=== Aim of the exercise ===
Repeat every line below exactly as it reads.

=== Information provided ===
________________________________________

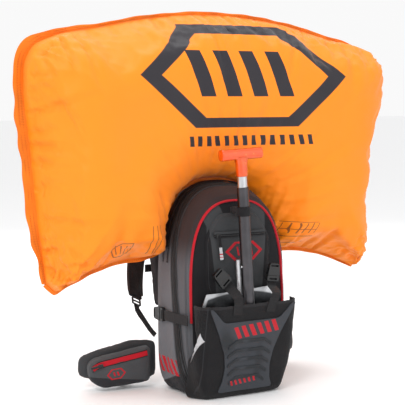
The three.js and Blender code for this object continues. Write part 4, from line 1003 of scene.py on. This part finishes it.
def round_bag(offset, lift):
    """A line round the bag at the zip, moved back by offset and out by lift."""
    angle = np.linspace(-0.36 * np.pi, 1.36 * np.pi, 260)
    return bag_surface(angle, zip_share(angle, offset), lift)


for body, side in (("front_pack", -1), ("rear_pack", 1)):
    for label, offset, lift, size, finish, slot in (
            ("_zip_tape", 0.0062, 0.0006, (0.009, 0.0016), black_cloth, "black_cloth"),
            ("_zip_teeth", 0.0016, 0.0012, (0.0022, 0.0022), zip_teeth, "black_plastic"),
            ("_zip_seam", 0.0125, 0.0005, (0.0026, 0.0024), grey_cloth, "grey_cloth")):
        swept(body.split("_")[0] + label, round_bag(side * offset, lift), rounded_section(*size), (0, 1, 0), body,
              finish, slot=slot)
angle = np.linspace(-0.022, 1.022, 240) * np.pi
piping_path = bag_surface(angle, np.full(240, 0.018), 0.0012)
swept("red_piping", piping_path, rounded_section(0.009, 0.0052, 0.45), (0, 1, 0), "front_pack", red_tape,
      stands_for=["front_piping"], slot="red_tape")

# %% [markdown]
# ### Burst zip
#
# The airbag leaves the pack through a zip over the top that its pressure tears open, so its teeth stand apart.

# %% Burst zip
angle = np.linspace(0.06, 0.94, 120) * np.pi
softened("burst_zip", black_cloth, edge=0.006, wrinkle=0.0002, scale=0.03, rounds=0)
top_x, top_z = bag_outline(angle, -0.0035)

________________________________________

=== Completed exercise ===
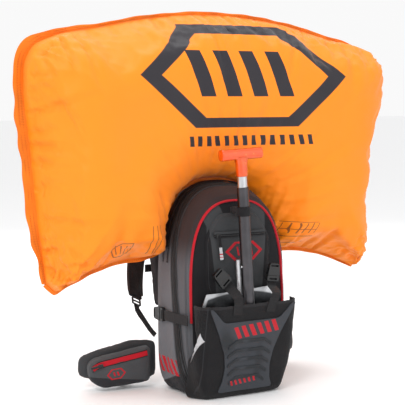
The three.js and Blender code for this object continues. Write part 4, from line 1003 of scene.py on. This part finishes it.
def round_bag(offset, lift):
    """A line round the bag at the zip, moved back by offset and out by lift."""
    angle = np.linspace(-0.36 * np.pi, 1.36 * np.pi, 260)
    return bag_surface(angle, zip_share(angle, offset), lift)


for body, side in (("front_pack", -1), ("rear_pack", 1)):
    for label, offset, lift, size, finish, slot in (
            ("_zip_tape", 0.0062, 0.0006, (0.009, 0.0016), black_cloth, "black_cloth"),
            ("_zip_teeth", 0.0016, 0.0012, (0.0022, 0.0022), zip_teeth, "black_plastic"),
            ("_zip_seam", 0.0125, 0.0005, (0.0026, 0.0024), grey_cloth, "grey_cloth")):
        swept(body.split("_")[0] + label, round_bag(side * offset, lift), rounded_section(*size), (0, 1, 0), body,
              finish, slot=slot)
angle = np.linspace(-0.022, 1.022, 240) * np.pi
piping_path = bag_surface(angle, np.full(240, 0.018), 0.0012)
swept("red_piping", piping_path, rounded_section(0.009, 0.0052, 0.45), (0, 1, 0), "front_pack", red_tape,
      stands_for=["front_piping"], slot="red_tape")

# %% [markdown]
# ### Burst zip
#
# The airbag leaves the pack through a zip over the top that its pressure tears open, so its teeth stand apart.

# %% Burst zip
angle = np.linspace(0.06, 0.94, 120) * np.pi
softened("burst_zip", black_cloth, edge=0.006, wrinkle=0.0002, scale=0.03, rounds=0)
top_x, top_z = bag_outline(angle, -0.0035)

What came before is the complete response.